Lufthansa pilots should reject the arbitration agreement. The problem the pilots confront, however, is that the trade union’s promotion of social partnership, co-determination and close collaboration with the company management has proven to be bankrupt. Confronted with international competition, airline workers can only defend their interests with an international and socialist perspective that does not subordinate the rights of workers to the profit demands of the companies.

Currently, the opposite is the case. Pilots with existing contracts at Lufthansa are being pitted against pilots at Euro Wings, and all pilots are pitted against ground crews and cabin staff, etc.
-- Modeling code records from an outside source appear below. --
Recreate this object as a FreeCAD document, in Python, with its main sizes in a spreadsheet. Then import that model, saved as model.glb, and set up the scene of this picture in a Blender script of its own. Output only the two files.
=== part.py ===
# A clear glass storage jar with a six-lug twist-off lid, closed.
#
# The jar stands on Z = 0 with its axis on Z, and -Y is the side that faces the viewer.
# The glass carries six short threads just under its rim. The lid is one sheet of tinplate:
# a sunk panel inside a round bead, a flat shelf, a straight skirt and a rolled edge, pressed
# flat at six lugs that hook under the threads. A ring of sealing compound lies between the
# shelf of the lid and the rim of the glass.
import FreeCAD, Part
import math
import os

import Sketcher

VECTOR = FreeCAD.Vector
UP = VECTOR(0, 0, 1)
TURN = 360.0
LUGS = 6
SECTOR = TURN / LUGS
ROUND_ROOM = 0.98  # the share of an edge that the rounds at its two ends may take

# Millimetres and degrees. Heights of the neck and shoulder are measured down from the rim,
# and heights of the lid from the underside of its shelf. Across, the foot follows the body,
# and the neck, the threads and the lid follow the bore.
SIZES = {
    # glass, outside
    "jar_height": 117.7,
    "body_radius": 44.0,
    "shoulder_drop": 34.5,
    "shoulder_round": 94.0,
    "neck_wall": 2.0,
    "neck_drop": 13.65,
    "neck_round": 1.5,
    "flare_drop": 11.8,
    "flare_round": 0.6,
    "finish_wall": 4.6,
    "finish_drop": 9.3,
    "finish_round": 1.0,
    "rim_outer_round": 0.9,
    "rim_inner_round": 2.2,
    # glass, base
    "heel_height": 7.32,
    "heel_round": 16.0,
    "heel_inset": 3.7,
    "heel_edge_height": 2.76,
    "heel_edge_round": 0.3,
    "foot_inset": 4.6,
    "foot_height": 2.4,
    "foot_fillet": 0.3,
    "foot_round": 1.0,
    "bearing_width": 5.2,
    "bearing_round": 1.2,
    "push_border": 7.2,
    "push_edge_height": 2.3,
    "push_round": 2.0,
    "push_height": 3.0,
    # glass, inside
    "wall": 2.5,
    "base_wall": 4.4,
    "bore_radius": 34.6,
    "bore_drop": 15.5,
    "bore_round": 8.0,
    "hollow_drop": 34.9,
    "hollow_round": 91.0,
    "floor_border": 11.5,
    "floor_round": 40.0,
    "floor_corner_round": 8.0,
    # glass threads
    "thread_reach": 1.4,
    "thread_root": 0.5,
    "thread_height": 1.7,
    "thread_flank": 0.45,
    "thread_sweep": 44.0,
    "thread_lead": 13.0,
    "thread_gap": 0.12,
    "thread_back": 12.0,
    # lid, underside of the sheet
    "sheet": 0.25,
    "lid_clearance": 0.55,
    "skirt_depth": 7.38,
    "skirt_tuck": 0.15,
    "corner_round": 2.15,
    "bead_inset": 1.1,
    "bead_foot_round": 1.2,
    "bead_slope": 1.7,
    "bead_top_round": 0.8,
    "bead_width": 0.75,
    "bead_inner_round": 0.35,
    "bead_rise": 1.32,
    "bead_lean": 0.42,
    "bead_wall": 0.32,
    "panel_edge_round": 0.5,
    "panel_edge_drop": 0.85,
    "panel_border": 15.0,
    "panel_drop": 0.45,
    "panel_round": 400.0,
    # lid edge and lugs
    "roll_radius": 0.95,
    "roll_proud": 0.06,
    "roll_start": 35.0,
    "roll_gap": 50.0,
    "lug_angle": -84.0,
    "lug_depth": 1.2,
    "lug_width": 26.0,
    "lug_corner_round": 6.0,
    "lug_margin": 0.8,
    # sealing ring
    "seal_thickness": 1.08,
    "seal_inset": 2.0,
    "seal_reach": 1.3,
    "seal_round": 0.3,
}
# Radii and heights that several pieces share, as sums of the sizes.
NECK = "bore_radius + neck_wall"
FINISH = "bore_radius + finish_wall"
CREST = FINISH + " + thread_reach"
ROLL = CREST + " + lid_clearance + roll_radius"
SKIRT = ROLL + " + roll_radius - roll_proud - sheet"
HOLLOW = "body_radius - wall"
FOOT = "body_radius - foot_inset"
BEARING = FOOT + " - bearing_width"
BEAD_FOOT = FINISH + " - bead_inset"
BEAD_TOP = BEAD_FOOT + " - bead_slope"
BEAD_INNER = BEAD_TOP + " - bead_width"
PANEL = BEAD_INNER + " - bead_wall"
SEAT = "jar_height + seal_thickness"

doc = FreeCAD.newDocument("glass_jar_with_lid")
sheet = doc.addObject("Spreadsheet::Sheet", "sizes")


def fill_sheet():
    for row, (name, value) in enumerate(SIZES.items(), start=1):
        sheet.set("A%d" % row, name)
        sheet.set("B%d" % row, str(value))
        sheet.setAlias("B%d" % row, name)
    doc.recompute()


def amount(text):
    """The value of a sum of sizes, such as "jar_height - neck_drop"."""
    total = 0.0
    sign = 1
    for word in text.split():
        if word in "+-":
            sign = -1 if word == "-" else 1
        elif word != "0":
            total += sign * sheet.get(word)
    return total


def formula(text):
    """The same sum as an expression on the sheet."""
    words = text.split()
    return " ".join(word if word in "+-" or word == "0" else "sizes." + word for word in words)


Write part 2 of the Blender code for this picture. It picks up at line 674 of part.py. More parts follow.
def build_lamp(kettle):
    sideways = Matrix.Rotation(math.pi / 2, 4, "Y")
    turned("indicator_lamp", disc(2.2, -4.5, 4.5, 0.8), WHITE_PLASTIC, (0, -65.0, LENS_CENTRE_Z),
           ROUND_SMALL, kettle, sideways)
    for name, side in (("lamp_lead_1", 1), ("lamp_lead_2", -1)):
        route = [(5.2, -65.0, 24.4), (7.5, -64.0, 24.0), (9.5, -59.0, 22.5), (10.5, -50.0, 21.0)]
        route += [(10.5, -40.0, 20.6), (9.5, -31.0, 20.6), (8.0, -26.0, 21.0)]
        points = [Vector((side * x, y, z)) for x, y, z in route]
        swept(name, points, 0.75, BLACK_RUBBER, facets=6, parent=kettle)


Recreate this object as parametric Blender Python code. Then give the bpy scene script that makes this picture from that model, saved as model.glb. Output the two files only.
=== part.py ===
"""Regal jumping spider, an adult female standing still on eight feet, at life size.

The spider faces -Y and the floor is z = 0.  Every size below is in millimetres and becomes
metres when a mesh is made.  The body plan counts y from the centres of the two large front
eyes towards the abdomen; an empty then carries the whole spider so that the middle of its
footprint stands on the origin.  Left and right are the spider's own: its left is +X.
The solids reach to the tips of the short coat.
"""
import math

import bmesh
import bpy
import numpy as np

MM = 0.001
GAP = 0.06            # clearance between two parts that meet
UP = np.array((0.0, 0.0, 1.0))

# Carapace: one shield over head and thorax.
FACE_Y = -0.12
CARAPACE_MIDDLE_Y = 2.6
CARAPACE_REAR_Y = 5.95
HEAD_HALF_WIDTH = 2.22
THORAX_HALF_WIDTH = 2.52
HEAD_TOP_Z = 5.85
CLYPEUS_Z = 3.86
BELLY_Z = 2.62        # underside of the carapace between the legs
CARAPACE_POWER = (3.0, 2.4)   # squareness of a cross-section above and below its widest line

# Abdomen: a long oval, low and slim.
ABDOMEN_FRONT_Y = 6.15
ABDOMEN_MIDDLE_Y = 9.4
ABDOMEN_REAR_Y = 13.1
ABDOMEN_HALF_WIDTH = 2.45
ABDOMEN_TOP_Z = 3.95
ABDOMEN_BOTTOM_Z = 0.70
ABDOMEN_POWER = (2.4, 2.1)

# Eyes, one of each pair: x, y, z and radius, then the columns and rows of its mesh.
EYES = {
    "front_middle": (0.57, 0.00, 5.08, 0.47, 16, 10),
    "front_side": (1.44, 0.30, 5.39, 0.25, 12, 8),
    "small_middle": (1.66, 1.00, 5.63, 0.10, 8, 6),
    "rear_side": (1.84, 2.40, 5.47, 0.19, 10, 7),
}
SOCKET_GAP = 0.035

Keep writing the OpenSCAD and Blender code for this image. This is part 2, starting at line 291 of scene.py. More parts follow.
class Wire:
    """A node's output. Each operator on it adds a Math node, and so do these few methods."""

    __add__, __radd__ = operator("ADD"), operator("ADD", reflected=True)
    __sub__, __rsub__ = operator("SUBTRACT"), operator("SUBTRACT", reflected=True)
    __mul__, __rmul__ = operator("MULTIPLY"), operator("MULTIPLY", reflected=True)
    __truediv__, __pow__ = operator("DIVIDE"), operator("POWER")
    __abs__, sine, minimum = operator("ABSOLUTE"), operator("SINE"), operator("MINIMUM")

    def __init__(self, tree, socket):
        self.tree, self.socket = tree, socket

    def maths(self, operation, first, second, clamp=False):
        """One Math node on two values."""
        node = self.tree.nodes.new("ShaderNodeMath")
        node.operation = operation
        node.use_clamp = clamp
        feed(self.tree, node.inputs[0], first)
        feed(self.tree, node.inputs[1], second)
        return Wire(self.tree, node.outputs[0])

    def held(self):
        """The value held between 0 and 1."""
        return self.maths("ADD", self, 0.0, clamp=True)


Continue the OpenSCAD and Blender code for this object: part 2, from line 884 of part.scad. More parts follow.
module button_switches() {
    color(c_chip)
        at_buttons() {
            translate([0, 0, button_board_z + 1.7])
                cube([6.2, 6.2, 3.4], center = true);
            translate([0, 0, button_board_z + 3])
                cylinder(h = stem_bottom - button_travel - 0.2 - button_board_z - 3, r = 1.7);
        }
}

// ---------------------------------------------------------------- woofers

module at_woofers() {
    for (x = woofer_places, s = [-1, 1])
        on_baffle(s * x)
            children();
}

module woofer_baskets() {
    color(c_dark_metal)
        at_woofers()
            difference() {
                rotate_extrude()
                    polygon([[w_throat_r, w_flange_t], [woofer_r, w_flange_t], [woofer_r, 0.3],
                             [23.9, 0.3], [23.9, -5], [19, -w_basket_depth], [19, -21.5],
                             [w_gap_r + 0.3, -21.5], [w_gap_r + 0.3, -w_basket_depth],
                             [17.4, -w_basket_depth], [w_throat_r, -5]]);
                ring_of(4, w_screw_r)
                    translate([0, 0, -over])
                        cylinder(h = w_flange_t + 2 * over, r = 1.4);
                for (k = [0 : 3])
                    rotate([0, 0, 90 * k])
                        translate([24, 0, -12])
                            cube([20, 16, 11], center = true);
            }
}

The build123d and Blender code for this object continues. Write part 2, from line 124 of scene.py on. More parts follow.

The trade unions, including the smaller sectoral unions like VC, play along with this. The pilots union, which once claimed that it would use its fighting power to improve the working conditions of all employees, is now calling on workers to accept a miserable arbitration agreement, aimed not only against the pilots, but also against those working in other areas.

For example, the Independent Flight Attendants Organisation (UFO) immediately protested the arbitration award. Its leader, Nicoley Baublies, said that if Lufthansa outsourced 40 aircraft to pay the pilots then the cost would also be borne by flight attendants.

Lufthansa stated in its press release that “the employment outlook of ground and cabin staff [was] not encumbered by this” because “cost reductions and new retirement structures” could be agreed with UFO and the Verdi union. Baublies then responded that there was “no willingness so far to negotiate with UFO about how this can happen.” He therefore regarded the arbitration award as being “at the expense of third parties.”

Neither Verdi, UFO nor Cockpit has ever attempted to coordinate industrial action against the same powerful Lufthansa Group. Instead, they offer themselves as partners of management in order to isolate the resistance of employees in individual areas and thus keep the working class as a whole under control.